People comfort each other in front of a memorial set up along a police cordon close to the Bataclan concert hall on Nov. 15, 2015, two days after a series of deadly attacks in Paris.  

Photo by Miguel Medina/AFP/Getty Images

PARIS—I got home to my apartment in the 19th arrondissement two hours late Friday night, well after midnight, having made my way from the Gare de Lyon by bicycle through the neighborhoods of Paris around the Bataclan. A large segment of the 10th and 11th arrondissements had been cordoned off as a security zone, as the police planned to raid that concert venue and put an end to a rapidly worsening hostage crisis. 

It cannot yet be determined why, precisely, the attackers chose an Eagles of Death Metal concert to unleash their carnage (some indications tell us that they chose the Bataclan out of hatred for its Jewish owners). But we can at least say with certainty that, if the jocularly named band had anything to do with the choice of target, the attackers failed, epically, to get the joke. 

Violent fundamentalists are not well-positioned to appreciate even the most obvious humor while this band’s humor is subtle indeed: The original Eagles, led by Don Henley and Glenn Frey, were the quintessential soft-rock outfit, who in 1972 unleashed on the world their painfully mellow hit, “Peaceful Easy Feeling.” This music is the natural and total opposite of death metal, and in this respect to be an “Eagle of death metal” is a conceptual impossibility. By its name, the band whose concert was attacked Friday night cloaks itself in oxymoron. 

Fundamentalists hate oxymorons. What does not fit into convenient and clear-cut conceptual categories is frightening to them, and must be eliminated. Hence for example the imposition of the most rigid gender roles in fundamentalist societies, which ISIS has elevated to new extremes in the territories under its control.

But of course, in this case, since they could not get the joke, they could not hate the oxymoron. If they thought about the band’s name at all, it is far more likely that they took the allusion to eagles to be a sincere tribute to a schlocky symbol of American power. 

And what of the “death” in “death metal”? Could they not recognize a certain kindredness there? Aren’t the ISIS operatives members of a death cult of their own? Again, the Eagles of Death Metal are not a death metal band, but rather a self-ironizing group from Palm Desert, California, associated with the microgenre of “desert rock,” a fairly innocuous variety of fun-loving 1970s-inspired blues rock. But in truth the Eagles of Death Metal were extremely eclectic. Guillaume Decherf, a critic for the legendary French music magazine Les Inrockuptibles, wrote in his review of the band’s latest album, Zipper Down, that the the album was, among other things, “revisiting Duran Duran in bonkers electro-stoner mode.” Decherf was killed Friday night at the Bataclan. The Zipper Down review was his last.

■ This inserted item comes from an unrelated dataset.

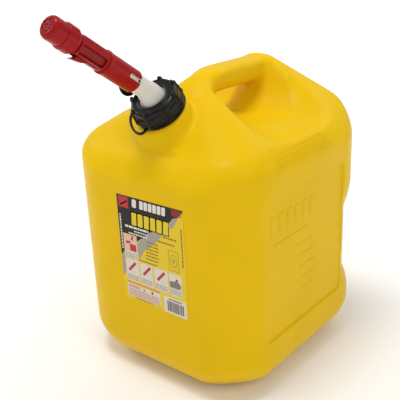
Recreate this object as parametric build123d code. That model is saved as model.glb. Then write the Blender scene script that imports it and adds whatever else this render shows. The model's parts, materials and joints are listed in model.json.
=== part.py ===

In any case, even if they were a death metal band, the most common self-explanation given by denizens of this oft-stigmatized scene is that it is in the end an affirmation of life, not a love of death, which draws them to this music that pushes to the very limits of noise and that serves as the pretext for intense, collective experience. 

So the Eagles of Death Metal have nothing to do with eagles (whether of the soft-rock or patriotic American variety) or with death metal (which in turn has more to do with life than with death). Why then did the terrorists target them? 

One thing to notice, first, is that they did not target wealthy old operagoers, or fat plutocrats and their diamond-encrusted mistresses. They targeted the young, multiethnic, bohemians of Paris, people who likely have limited resources of money and endless capacity for the enjoyment of life. This is an image of a certain kind of Parisian life that is old and familiar enough for even the limited imagination of a fundamentalist to understand. As an ISIS communiqué issued Saturday morning announced, Paris was chosen in part because it is a “capital of prostitution and obscenity.”

Are the Eagles of Death Metal obscene? Well, sort of. They like to mix things up in ways they aren’t supposed to be mixed up. They are not obscene, however, in ways that many progressive Westerners of a liberal or leftist orientation understand this notion. They do not hoard wealth and resources and force others to live in abject poverty. They do not help to maintain impediments to the health, well-being, and social integration of refugees and other marginalized communities. These are varieties of obscenity with which ISIS is significantly less concerned. Their precise aim in the Paris attacks was to eliminate the very people who serve as a check on rampant xenophobia and violent reaction in France: to kill the utopia of the young multicultural bohemians who believe, above all, in happiness. 

After the attacks on Charlie Hebdo with which we rang in this bloody year in Paris, many deluded Westerners insisted that the assassination of these humble cartoonists was an expression, however misplaced, of righteous anger bubbling up from below. It was a sort of “punching up” while in their love of mockery the magazine’s artists had gone where satire must not go when they began to “punch down.” Is anyone going to continue to push that disgusting line after Friday night’s attacks? Is there any conceivable sense in which massacring the Eagles of Death Metal’s fans can be understood as a rising up of the oppressed? 

Of course there isn’t. What the attackers hated in January, and what they continue to hate, is a sort of offense that we could not possibly promise to disown. It is the offense of happiness, of getting jokes, and loving oxymorons. This is what the attackers experience as punching, and they respond to it with Kalashnikovs and grenades.

To put this another way, fans of the Eagles of Death Metal and cartoonists for Charlie Hebdo are substantially the same from the point of view of the killers: They like jokes, and seem to be enjoying themselves. They are obscene, and deserve to die. Now, in the aftermath of the carnage, let us not just carry on about high ideals like freedom and “civilization.” Let us be clear: Obscenity must be defended.